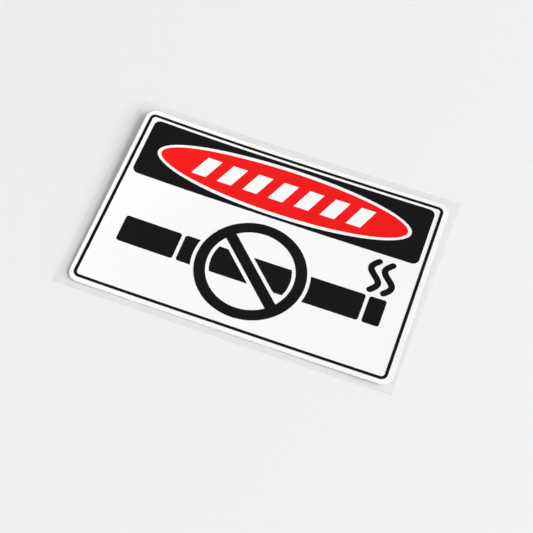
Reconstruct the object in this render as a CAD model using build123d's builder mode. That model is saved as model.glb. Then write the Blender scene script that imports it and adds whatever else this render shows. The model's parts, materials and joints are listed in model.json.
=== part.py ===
from build123d import *
from math import cos, degrees, radians, sin, sqrt, tan
import os

os.makedirs("parts", exist_ok=True)

# A self-adhesive sign, face up on its clear release liner. Millimetres, +Z up, +Y towards the header.
# The origin is on the floor, under the middle of the liner.

# Face film: white vinyl with its adhesive, kiss-cut to a rounded rectangle
film_width = 150.0
film_height = 100.0
film_corner_radius = 5.0
film_thickness = 0.16

# Release liner: a sharp-cornered sheet of clear film, larger than the sign all round
liner_side_margin = 4.35
liner_end_margin = 3.5
liner_right_lean = 1.2  # degrees: its right edge is cut a little out of square, narrower at the foot
liner_thickness = 0.12
film_offset_x = 0.55  # the sign sits off the middle of its liner

# Printed layers, a little off the middle of the cut shape, as a real press leaves them
ink_thickness = 0.04
print_offset_x = -0.4
print_offset_y = 0.1

# Border line, drawn parallel to the cut edge
border_inset = 2.2  # cut edge to the outer side of the line
border_line_width = 1.45
border_corner_radius = 3.0

# Header panel under the top of the border line, with a white-rimmed oval in it
header_side_gap = 1.95
header_top_gap = 1.3
header_height = 31.6
header_corner_radius = 3.1
oval_side_gap = 7.2
oval_top_gap = 2.0
oval_low_gap = 1.4  # less than the top gap, as the oval sits a touch low
oval_rim = 1.8

# Curl: the middle lies flat, and each end bends up in a gentle arc from a straight bend line
left_bend_radius = 1000.0
left_bend_slant = 20.0  # degrees from the short side, so that the top left corner lifts most
left_bend_top_x = -5.0  # where the slanted bend line meets the liner's top edge
right_bend_radius = 2700.0
right_bend_x = 7.5

# Sizes and heights that follow from the values above
liner_width = film_width + 2 * liner_side_margin
liner_height = film_height + 2 * liner_end_margin
liner_foot_x = liner_width / 2 - tan(radians(liner_right_lean)) * liner_height
film_bottom = liner_thickness
film_top = film_bottom + film_thickness
ink_top = film_top + ink_thickness
print_x = film_offset_x + print_offset_x
print_y = print_offset_y
border_width = film_width - 2 * border_inset
border_height = film_height - 2 * border_inset
inner_width = border_width - 2 * border_line_width
inner_height = border_height - 2 * border_line_width
header_width = inner_width - 2 * header_side_gap
header_y = print_y + inner_height / 2 - header_top_gap - header_height / 2
rim_width = header_width - 2 * oval_side_gap
rim_height = header_height - oval_top_gap - oval_low_gap
oval_y = header_y + (oval_low_gap - oval_top_gap) / 2
oval_width = rim_width - 2 * oval_rim
oval_height = rim_height - 2 * oval_rim

# The bends run to beyond the liner's far corner, whatever its size
sheet_reach = sqrt(liner_width**2 + liner_height**2)
prism_height = sheet_reach


# Upright planes that the bends are drawn in, with x away from the bend line and y upwards,
# and the plane through the left bend line, where the two bends part
slant_cos = cos(radians(left_bend_slant))
slant_sin = sin(radians(left_bend_slant))
left_top = (left_bend_top_x, liner_height / 2, 0)
left_away = (-slant_cos, slant_sin, 0)
left_plane = Plane(origin=left_top, x_dir=left_away, z_dir=(slant_sin, slant_cos, 0))
left_start = Plane(origin=left_top, z_dir=left_away)
right_plane = Plane(origin=(right_bend_x, 0, 0), x_dir=(1, 0, 0), z_dir=(0, -1, 0))


def curled_end(low, high, plane, radius, side):
    """A layer between two heights, flat up to a bend line and then one arc upwards."""
    turn = degrees(sheet_reach / radius)
    with BuildPart() as end:
        with BuildSketch(plane):
            with BuildLine():
                underside = CenterArc((0, radius), radius - low, -90, turn)
                topside = CenterArc((0, radius), radius - high, -90, turn)
                Line(underside @ 1, topside @ 1)
                Polyline((0, high), (-sheet_reach, high), (-sheet_reach, low), (0, low))
            make_face()
        extrude(amount=2 * sheet_reach, both=True)
        split(bisect_by=left_start, keep=side)
    return end.part


def curled_layer(low, high):
    """A whole layer of the stack, which every piece at that height is cut from."""
    left_end = curled_end(low, high, left_plane, left_bend_radius, Keep.TOP)
    rest = curled_end(low, high, right_plane, right_bend_radius, Keep.BOTTOM)
    with BuildPart() as layer:
        add(left_end)
        add(rest)
    return layer.part


liner_layer = curled_layer(0, film_bottom)
film_layer = curled_layer(film_bottom, film_top)
ink_layer = curled_layer(film_top, ink_top)

with BuildPart() as release_liner:
    with BuildSketch():
        with BuildLine():
            Polyline(
                (-liner_width / 2, liner_height / 2),
                (liner_width / 2, liner_height / 2),
                (liner_foot_x, -liner_height / 2),
                (-liner_width / 2, -liner_height / 2),
                close=True,
            )
        make_face()
    extrude(amount=prism_height)
    add(liner_layer, mode=Mode.INTERSECT)

with BuildPart() as face_film:
    with BuildSketch():
        with Locations((film_offset_x, 0)):
            RectangleRounded(film_width, film_height, film_corner_radius)
    extrude(amount=prism_height)
    add(film_layer, mode=Mode.INTERSECT)

with BuildPart() as border_line:
    with BuildSketch():
        with Locations((print_x, print_y)):
            RectangleRounded(border_width, border_height, border_corner_radius)
            inner_radius = border_corner_radius - border_line_width
            RectangleRounded(inner_width, inner_height, inner_radius, mode=Mode.SUBTRACT)
    extrude(amount=prism_height)
    add(ink_layer, mode=Mode.INTERSECT)

with BuildPart() as header_panel:
    with BuildSketch():
        with Locations((print_x, header_y)):
            RectangleRounded(header_width, header_height, header_corner_radius)
        with Locations((print_x, oval_y)):
            Ellipse(rim_width / 2, rim_height / 2, mode=Mode.SUBTRACT)
    extrude(amount=prism_height)
    add(ink_layer, mode=Mode.INTERSECT)

with BuildPart() as header_oval:
    with BuildSketch():
        with Locations((print_x, oval_y)):
            Ellipse(oval_width / 2, oval_height / 2)
    extrude(amount=prism_height)
    add(ink_layer, mode=Mode.INTERSECT)

release_liner.part.label = "release_liner"
face_film.part.label = "face_film"
border_line.part.label = "border_line"
header_panel.part.label = "header_panel"
header_oval.part.label = "header_oval"

export_step(release_liner.part, "parts/release_liner.step")
export_step(face_film.part, "parts/face_film.step")
export_step(border_line.part, "parts/border_line.step")
export_step(header_panel.part, "parts/header_panel.step")
export_step(header_oval.part, "parts/header_oval.step")
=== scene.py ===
import json
import math

import bmesh
import bpy
from mathutils import Matrix, Vector
from mathutils.bvhtree import BVHTree


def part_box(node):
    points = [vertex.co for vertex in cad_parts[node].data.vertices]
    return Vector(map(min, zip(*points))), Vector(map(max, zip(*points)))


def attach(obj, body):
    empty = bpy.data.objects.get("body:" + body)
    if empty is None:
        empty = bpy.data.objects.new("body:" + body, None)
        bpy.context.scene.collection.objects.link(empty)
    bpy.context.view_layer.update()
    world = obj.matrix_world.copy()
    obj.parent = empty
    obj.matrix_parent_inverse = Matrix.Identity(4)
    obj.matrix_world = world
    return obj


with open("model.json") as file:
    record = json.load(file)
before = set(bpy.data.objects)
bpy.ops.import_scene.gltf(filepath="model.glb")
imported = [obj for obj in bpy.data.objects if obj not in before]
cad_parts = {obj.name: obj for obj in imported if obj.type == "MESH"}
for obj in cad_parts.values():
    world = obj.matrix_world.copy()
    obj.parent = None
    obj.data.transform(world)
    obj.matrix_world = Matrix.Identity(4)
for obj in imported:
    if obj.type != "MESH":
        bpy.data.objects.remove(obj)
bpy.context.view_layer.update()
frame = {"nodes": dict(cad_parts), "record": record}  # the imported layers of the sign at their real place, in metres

nodes = frame["nodes"]
mm = 0.001
print("frame loaded:", ", ".join(sorted(nodes)))


# Camera

photoCamera = {
    "lensMm": 93.91,
    "sensorMm": 36,  # the square picture's side
    "clipStartM": 0.01,
    "azimuthDeg": 13.2,
    "elevationDeg": 58.17,
    "rollDeg": 7.17,  # the camera was held a little askew
    "targetMm": (6.08, -11.6, 0.0),
    "distanceMm": 622.8,
}


def directionTo(azimuthDeg, elevationDeg):  # azimuth 0 is in front of the sign, 90 to its right
    azimuth = math.radians(azimuthDeg)
    elevation = math.radians(elevationDeg)
    flat = math.cos(elevation)
    return Vector((math.sin(azimuth) * flat, -math.cos(azimuth) * flat, math.sin(elevation)))


def makeCamera(settings):
    back = directionTo(settings["azimuthDeg"], settings["elevationDeg"])
    roll = Matrix.Rotation(math.radians(settings["rollDeg"]), 3, back)
    side = roll @ Vector((0, 0, 1)).cross(back).normalized()
    up = back.cross(side)
    data = bpy.data.cameras.new("photoCamera")
    data.sensor_width = settings["sensorMm"]
    data.lens = settings["lensMm"]
    data.clip_start = settings["clipStartM"]
    camera = bpy.data.objects.new("photoCamera", data)
    bpy.context.scene.collection.objects.link(camera)
    camera.matrix_world = Matrix((side, up, back)).transposed().to_4x4()
    camera.location = Vector(settings["targetMm"]) * mm + back * settings["distanceMm"] * mm
    bpy.context.scene.camera = camera


makeCamera(photoCamera)
bpy.context.scene.view_settings.view_transform = "Standard"
print("camera placed")


# Nodes and colours

def linearColour(hexValue):
    channels = [int(hexValue[i:i + 2], 16) / 255 for i in (0, 2, 4)]
    linear = [c / 12.92 if c <= 0.04045 else ((c + 0.055) / 1.055) ** 2.4 for c in channels]
    return (*linear, 1.0)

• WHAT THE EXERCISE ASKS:
From the listing above, pick out every line containing "record".

• TASK OUTPUT:
    record = json.load(file)
frame = {"nodes": dict(cad_parts), "record": record}  # the imported layers of the sign at their real place, in metres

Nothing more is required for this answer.